IR活動においても、ポジショニング、差別化は重要な課題
さて、もう1つの問題は、投資家の情緒・気持ちに訴えかけ期待を抱かせようとする意欲、実行が現在のIR活動、IRサイトには欠けているということです。フィリップ・コトラーは「株式市場は、差別化されていない市場の最たるものだ」と言っています。できるだけ安く買いたい人とできるだけ高く買ってもらいたい人の取引の場である株式市場は、確かに価格だけが差別化の要素となる「差別化されていない」市場だと言えるでしょう。
しかしながら、企業への投資は、株式市場だけで行なわれているわけではありません。投資を行なう人の中には、株の価格に対してお金を払うのではなく、企業の価値に対して資金を投資する人もいます。逆に言えば、後者の人たちは、株の価格以外の企業の差別化された要素に価値を感じた場合のみ、投資を行なうのだと言うことができます。先ほど、IR活動は投資家などに向けて行なうマーケティング活動だと言いました。つまり、IR活動においても、マーケティングにおける重要なキーワードであるポジショニング、差別化は、企業の価値をアピールする上で重要なポイントとなってくるのです。製品を買うか、株の購入により投資をするかの違いはあるにせよ、人が企業に対して金銭の支払いを行なう以上、明確な差別化によって魅力をアピールできない企業に対しては、人は財布の紐をほどくことはないということです。
何が差別化の要素となるか?
また、モノ余りの状況が続く現在において、人々が興味や関心を抱く対象の変化をから、マーケティングにおいては差別化のポイントが、機能的なベネフィットから、より情緒的なベネフィットやブランドに代表されるような自己表現的ベネフィットに移ってきています。このことはIR活動においても無縁ではないでしょう。単純に自社の製品属性を中心としたアピールでは投資家に対して自社と競合他社との違いを明確にすることはむずかしいはずです。この場合、「見えざる資産」こそが競合他社との差別化すための重要な要素です。自社ブランドがお客様にどれだけ贔屓されているか、従業員はどのような意識で働いているか、従業員の意識の基盤にはどんな企業文化があり、経営層はそれらの資産をいかにして活用し、その資産を今後どう育てていくかなど、「見えざる資産」は企業のパーソナリティを伝え、投資家の共感を得ることのできる貴重な企業資産です。こんな貴重な企業資産をうまくIR活動の差別化に活かせていない企業がほとんどだというのは非常にもったいないことだと感じます。

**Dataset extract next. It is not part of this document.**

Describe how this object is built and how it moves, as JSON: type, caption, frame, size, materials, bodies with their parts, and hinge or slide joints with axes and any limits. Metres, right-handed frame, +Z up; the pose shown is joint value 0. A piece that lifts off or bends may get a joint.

IR戦略にもとづくIR活動には経営層のイニシアティブが不可欠
こうした本来的な意味で、効果のあるIR活動を行っていくには、何より経営層の理解とイニシアティブが必要となるでしょう。しかしながら、現状ではIR活動に対する経営層のリテラシー、関与がともに低く、実際のIR活動も広報や財務担当の数名の担当者に一任されているという体制の問題を抱えている企業も多いようです。
P・F・ドラッカーは、経営について「人を通して正しいことを行なうこと」だと言っています。企業のIR担当者がIR活動を正しく行なうためには、経営陣がイニシアティブをもった上で、明確なIR戦略を策定することが必要です。何より、経営層が積極的にIR活動を実行していかなくては、「正しいこと」を行なうことは不可能です。繰り返しになりますが、企業にとって、IR活動とはマーケティング活動と並ぶ主要な企業活動の1つです。これを疎かにして企業経営を行なうことは、今後ますますむずかしくなるでしょう。
さて、明確なIR戦略が策定されると、そこではじめて実際にIRサイトを使って、いかに効果的なコミュニケーションを行っていくかが課題となりますが、それについてはまた別の機会に。